Our economic, political and social fidgeting has us on clean-up. What else is there to do, when the only thing we know will make nothing worse is doing nothing? Just for a second. Can we raise the threshold of our collective, nervous discomfort by practicing stillness? What are we actually endeavouring to do? What are we trying to make more of? What do we need more of? Are we incapable of doing nothing? Is that why there is so much? Is stillness so deafening? Do we really get bored or is it a cultural thing? We are a society where multi-tasking is still a manager-valued tool even after research shows it is for scatterbrains and Orwellian, make-work bureaucrats.
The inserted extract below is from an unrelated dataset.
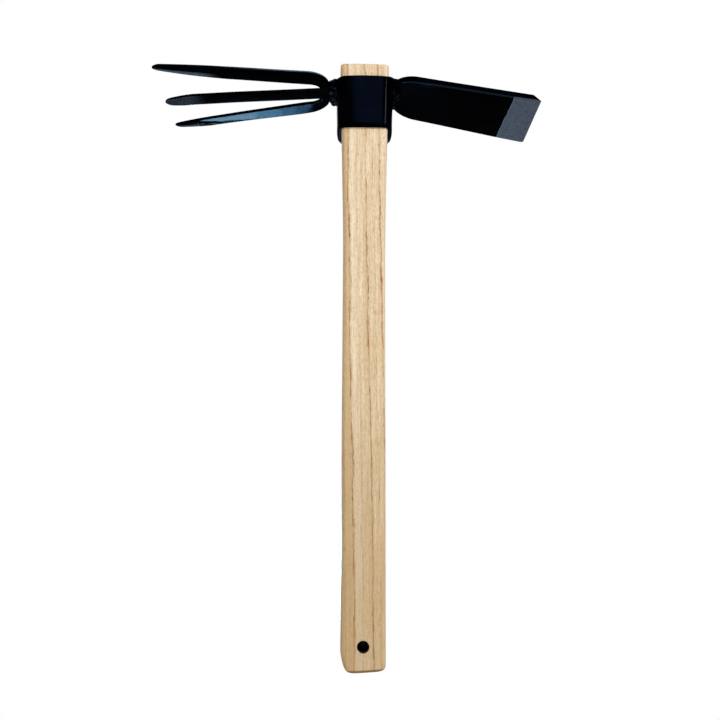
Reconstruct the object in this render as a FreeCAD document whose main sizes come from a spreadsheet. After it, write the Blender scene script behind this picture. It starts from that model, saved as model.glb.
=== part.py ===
import FreeCAD, Part
import math
import os
import Sketcher

# Double hoe: a flared ash handle in a tapered steel eye, with a hoe blade welded to one side of the eye
# and three forged tines to the other. Millimetres and degrees. Z runs up along the handle, the blade
# points along +X and the fork along -X. The origin is the centre of the hang hole near the butt.

SIZES = {
    # handle
    "handle_length": 400.0,
    "hang_hole_height": 15.6,        # butt to the centre of the hole
    "hang_hole_diameter": 7.5,
    "shaft_width": 28.3,
    "shaft_depth": 25.0,
    "handle_round": 3.0,             # rounded long edges
    "head_width": 33.85,             # at the very top
    "head_depth": 28.5,
    "flare_length": 119.0,           # top end down to where the flare starts
    "head_end_round": 2.0,
    "butt_slant": 3.6,               # degrees
    "butt_ease_radius": 31.0,        # long sweep of the worn corner
    "butt_ease_turn": 22.0,          # degrees
    "butt_corner_radius": 5.5,
    "butt_heel_radius": 4.0,         # the other corner
    "butt_face_round": 3.0,          # front and back edges of the butt
    # eye
    "head_stand_out": 10.4,          # handle left above the eye
    "eye_length": 36.7,
    "eye_wall": 3.0,
    "eye_fit": 0.1,                  # between wood and steel
    "eye_rim_chamfer": 0.8,
    "eye_foot_chamfer": 1.6,
    # hoe blade
    "blade_thickness": 4.0,
    "blade_length": 98.5,
    "blade_root_width": 53.0,
    "blade_tip_width": 61.4,
    "blade_shoulder_radius": 16.0,
    "blade_drop": 5.7,               # eye top to the middle of the blade root
    "blade_droop": 10.7,             # degrees
    "bevel_length": 19.2,            # ground bevel on the underside
    "bevel_rise": 1.1,
    "back_bevel_length": 5.6,        # short bevel on top
    "edge_land": 0.3,
    # fork
    "tine_thickness": 2.8,
    "outer_tine_width": 10.6,
    "middle_tine_width": 9.2,
    "fork_length": 119.2,
    "fork_drop": 4.0,
    "fork_droop": 3.2,               # degrees
    "fork_splay": 10.9,              # degrees, each outer tine
    "fork_spread": 41.0,             # middle line of an outer tine at its tip
    "fork_neck": 4.6,                # eye to the back of the bent roots
    "crotch_distance": 10.4,         # eye to the closed ends of the two gaps
    "crotch_width": 8.4,             # gap between outer and middle tine at its closed end
    "crotch_round": 4.0,
    "root_bend_radius": 15.5,
    "point_end_width": 3.4,
    "point_end_thickness": 1.3,
    "point_end_bulge": 1.1,
    "front_point_length": 46.0,      # the points were ground by hand, each its own length
    "middle_point_length": 20.0,
    "rear_point_length": 26.0,
    "front_point_lean": 2.6,         # and each a little to one side: outwards,
    "middle_point_lean": 2.0,        # to the rear,
    "rear_point_lean": -1.8,         # inwards
    "tine_edge_round": 0.8,
    # welds
    "weld_radius": 4.3,
    "weld_pitch": 2.2,
    "weld_offset": 1.9,              # eye to the middle line of a bead
    "upper_weld_radius": 3.3,
    "cut_overrun": 5.0,
}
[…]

We cannot keep falling back on excuses like “it is human nature to be competitive and efficient”. Especially since civilisation is nothing but a long slog away from instinct-driven behaviour.

Slow, or tardus, is a word for a mental deficiency that captures the anxiety regarding non-productivity, inefficiency, and reflection present in our culture. I imagine the person who came up with those connotations was a rat race jockey. A person stressing about the next thing on their list that likely does not include citizenry. A citizen has responsibilities, and a citizenry has responsibilities to its citizens. This is a plea for citizens to be measured in their actions and a plea to protect citizens from speed and from the rushing of others in order that they might enjoy the freedom of a sane and pleasurable pace. If you cannot slow it down, you are part of the problem like I am. But I will try less, if you try less too.